Albuquerque Public Schools officials expressed anger and dismay on Wednesday, after the district was left out of the first round of state funding for “early college high schools,” where high school students can take college classes for dual credit and work ahead toward a college degree.
APS Superintendent Winston Brooks called the district’s omission “unconscionable,” and one school board member suggested it might be retribution for APS’ resistance to new teacher evaluations and other state education initiatives.
“I can’t help but wonder if APS is being punished for the kind of feedback we’ve been giving,” said board member Lorenzo Garcia. “It just strikes me that if you don’t comply, you don’t get any support from this administration. There’s something wrong with this picture.”
Public Education Department spokesman Larry Behrens said in a written statement Wednesday that the successful applications were chosen by a panel of reviewers from outside the PED. He said the APS application didn’t show enough involvement from the business community.
“We were clear from the first announcement that true involvement from the business community is an absolute requirement,” Behrens wrote. “Winning applications included business partnerships where leaders agreed to help raise funds and provide internship opportunities. These things were missing from the APS-CNM application, but we will work with APS and CNM officials to strengthen their early college plans.”
Behrens also emphasized districts that were unsuccessful in the first round will be able to work with PED to improve their applications and potentially get future funds.

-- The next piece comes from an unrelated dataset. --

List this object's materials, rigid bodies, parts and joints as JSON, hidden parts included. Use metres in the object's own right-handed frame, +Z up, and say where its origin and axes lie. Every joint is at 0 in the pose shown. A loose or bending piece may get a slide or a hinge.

The funding was awarded to Las Cruces, Roswell and Mesa Vista – a small community west of Taos. The awards ranged from $100,000 to $137,000. Las Cruces already has one early college high school, which Gov. Susana Martinez talked about extensively in her state of the state speech.
APS also has an existing early college high school, called the Early College Academy. That school, located near Albuquerque High School, generally has a waiting list and has a graduation rate that tops 90 percent.
APS had hoped to use state early college money to help defray the expense of the new College and Career High School, which is opening later this month and is a partnership between APS and Central New Mexico Community College. Martinez and state education secretary-designate Hanna Skandera both attended a May news conference where APS and CNM announced their plans for the new school.
During his remarks to the school board, Brooks went so far as to play a clip of Martinez speaking in support of the school at the May news conference, talking about how important the school will be for students in Albuquerque.
Brooks said he thinks APS students are being punished because he and the board have opposed Martinez’s education agenda, but also emphasized that this will not prevent the College and Career High School from opening on schedule.
“Quite frankly we don’t need their 100 grand, we’re going to do it with or without it,” Brooks said.